Roy, a seasoned documentary filmmaker who has also worked on music videos and short films, was recently recognized by the Communication Division of the Association for Education in Journalism and Mass Communication (AEJMC) in the Creative Research Competition for her new film, “Musical Mangrove,” a documentary about efforts to save the world’s largest mangrove forest, the Sundarbans, which is shared between India and Bangladesh. The film showcases the artists and musicians of both countries as they work toward a shared goal of using their gifts to drive environmental awareness. The region depicted in Roy’s documentary is also home to the Royal Bengal tiger, a creature that should be familiar to many UofM faithful as the University’s longstanding mascot.

“All of the faculty were very excited about her work during the interview process,” Atkins-Sayre says of Roy, who earned a PhD in communication studies while pursuing documentary work. “She studies the concept of environmentalism through several lenses, including through traditional research as well as film.”

As a rare instructor who is adept in communication studies and filmmaking disciplines, Roy contributes to both sides of the department in the form of courses on audio production and media criticism. In both cases, she encourages students to be more aware of the world around them and be present in what’s happening in their communities.  

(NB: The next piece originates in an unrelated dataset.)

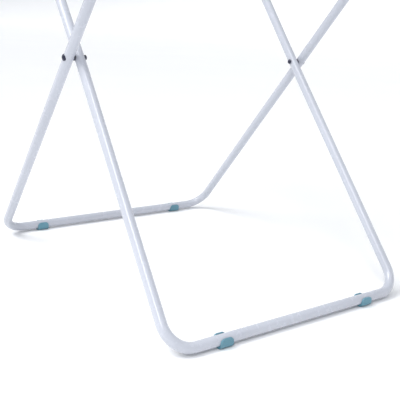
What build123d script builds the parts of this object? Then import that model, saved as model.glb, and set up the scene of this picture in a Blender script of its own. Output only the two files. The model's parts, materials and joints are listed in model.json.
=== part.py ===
from build123d import *
import os
from math import asin, atan2, cos, hypot, pi, sin

# A winged folding clothes airer. +X runs along its length, +Y across its width, +Z is up, and the
# origin is on the floor below its middle. The outer leg leans to +X and the inner leg to -X.
# All sizes are in millimetres.

# Driving sizes: the legs
leg_tube_diameter = 17.0
leg_tube_wall = 0.8
leg_bend_radius = 42.0
outer_leg_half_width = 255.0
leg_gap = 2.0
inner_leg_flare = 9.0
flare_start = 25.0
leg_half_spread = 313.0
pivot_height = 390.0
sole_thickness = 2.5

# Driving sizes: the centre frame
frame_height = 880.0
frame_tube_diameter = 16.0
frame_tube_wall = 0.8
frame_side_gap = 2.5
block_wall = 3.0
block_half_height = 11.0
block_tail = 28.0
cross_tube_socket = 19.0
rail_socket = 16.0

# Driving sizes: the wings and their hinges
hinge_reach = 24.0
hinge_rise = 26.0
hinge_lug_radius = 8.0
hinge_pin_diameter = 5.0
hinge_pin_head_diameter = 9.0
hinge_pin_head_height = 2.0
knuckle_width = 8.0
knuckle_reach = 16.0
cap_flange = 2.0
wing_bend_radius = 55.0
wing_meeting_gap = 17.0
wing_cross_tube_diameter = 12.0
wing_cross_tube_reach = 32.0
brace_diameter = 8.0
brace_reach = 230.0

# Driving sizes: the drying rods
rod_diameter = 5.0
rod_count = 9
rod_tie_diameter = 5.0
rod_tie_half_spacing = 135.0
rod_end_depth = 3.0

# Driving sizes: the stays and the hooks that hold them
stay_wire_diameter = 5.0
stay_bend_radius = 12.0
stay_leg_gap = 3.5
stay_hook_drop = 150.0
collar_width = 11.0
collar_wall = 4.0
collar_edge_break = 0.8
collar_socket_length = 24.0
collar_socket_diameter = 9.0
hook_standoff = 1.0
hook_plate_thickness = 2.0
hook_shelf_thickness = 3.0
hook_lip = 2.0
hook_length_above = 8.0
hook_length_below = 18.0

# Driving sizes: small fittings
pivot_bolt_diameter = 5.0
pivot_head_diameter = 11.0
pivot_head_height = 2.4
pivot_dome_bulge = 0.7
pivot_nut_height = 3.0
pivot_nut_across_flats = 8.0
spacer_diameter = 10.0
foot_clip_length = 23.0
foot_clip_height = 17.0
foot_corner_radius = 7.0
outer_foot_offset = 171.5
inner_foot_offset = 152.5
eye_wall = 4.0
eye_width = 16.0
edge_break = 1.0
cap_neck_length = 18.0
plug_length = 22.0

# Clearances
running_clearance = 0.05
bolt_clearance = 0.1
snap_clearance = 0.3
push_clearance = 0.05
wire_gap = 0.4
knuckle_side_gap = 0.3
collar_rod_gap = 1.5
foot_fold_gap = 5.0
frame_fold_gap = 1.5
slot_end_gap = 1.5
socket_end_gap = 1.0

# Sizes that follow from those above
leg_radius = leg_tube_diameter / 2
frame_radius = frame_tube_diameter / 2
rod_radius = rod_diameter / 2
brace_radius = brace_diameter / 2
stay_radius = stay_wire_diameter / 2
inner_leg_half_width = outer_leg_half_width - leg_tube_diameter - leg_gap
bar_height = sole_thickness + leg_radius
leg_angle = atan2(pivot_height - bar_height, leg_half_spread)
lower_leg_length = hypot(pivot_height - bar_height, leg_half_spread)
upper_leg_length = (frame_height - pivot_height) / sin(leg_angle)
frame_half_length = upper_leg_length * cos(leg_angle)
rail_offset = outer_leg_half_width + leg_radius + frame_side_gap + block_wall + frame_radius
block_half_width = frame_radius + block_wall
inner_leg_face = inner_leg_half_width - leg_radius
stay_half_width = inner_leg_face - stay_leg_gap - stay_radius
outermost_rod = stay_half_width - collar_width / 2 - collar_rod_gap - rod_radius
rod_pitch = 2 * outermost_rod / (rod_count - 1)
rod_offsets = [rod_pitch * number - outermost_rod for number in range(rod_count)]
hinge_x = frame_half_length + hinge_reach
hinge_z = frame_height + hinge_rise
wing_end_reach = hinge_x - frame_radius - wing_meeting_gap / 2
hook_inner_face = outermost_rod + rod_radius + collar_rod_gap
brace_x = hinge_x + brace_reach
brace_z = frame_height - rod_radius - brace_radius
stay_bar_offset = leg_radius + hook_standoff + hook_plate_thickness + wire_gap + stay_radius
eye_bore_radius = frame_radius + running_clearance
eye_radius = frame_radius + eye_wall
pin_radius = hinge_pin_diameter / 2
axle_radius = pivot_bolt_diameter / 2

# The middle of the stay's bar, where it lies in its hooks on the leg that leans to +X
stay_bar_x = (upper_leg_length - stay_hook_drop) * cos(leg_angle) + stay_bar_offset * sin(leg_angle)
stay_bar_z = (
    pivot_height
    + (upper_leg_length - stay_hook_drop) * sin(leg_angle)
    - stay_bar_offset * cos(leg_angle)
)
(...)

“Visual creativity is something that almost everyone can relate to or become involved in one form or another,” she says. “However, using your ears in such a way is something many people are not familiar with. Adapting from Professor Appleby's syllabus in my audio production classes, I ask students to do things like recreate existing background scores from movies and tell stories through sound.”

Lang, whose focus on narrative films presents a different kind of creativity compared to his  documentary-focused predecessors, recently served as producer on the quirky horror flick “Chompy and the Girls,” (which saw a one-week theatrical run in Memphis through Malco Theatres) as well as co-writer and director for a drama titled “Stay With Me.”

“I have worked in independent film production for about 20 years,” he says. “During that time, I have filled nearly every role on the set: writer, producer, actor, director, you name it. After I spent about five years working in Los Angeles, I felt like I had been in the trenches long enough that I could share some of what I knew and pursue a career in teaching.”

Lang teaches courses on screenwriting, directing and producing, with the latter standing out as a big area of emphasis in his own career.

“I have produced about 40 films, including feature films, short films, TV pilots, web series, that sort of thing,” says Lang. “But it’s the entrepreneurial process that I really try to include in the work I do these days.”

Lang’s producing[R(4]  classes offer a healthy emphasis on crowdsourcing and crowdfunding practices that have become prevalent in modern filmmaking, granting students the opportunity to work as support staff in live crowdfunding campaigns for real filmmakers. This spring, he hopes to help fund the debut narrative film by the Benjamin L. Hooks Institute for Social Change through MomentUM, the University of Memphis’ very own crowdfunding platform. In addition, Lang was recently named as the first-ever Faculty Entrepreneur Fellow of the Crews Center for Entrepreneurship.

“I’ve been working in crowdfunding since 2010 and it is absolutely the future of independent film,” says Lang. “This crowdfunding course is the only semester-long film course in the United States and it has the potential to do great things.”

In the fall of 2021, Lang and Roy received a Communities of Research Scholars (CoRS) grant from the University of Memphis, which will help fund a master class series sponsored by the Department of Communication & Film and MVP3 Film Studio.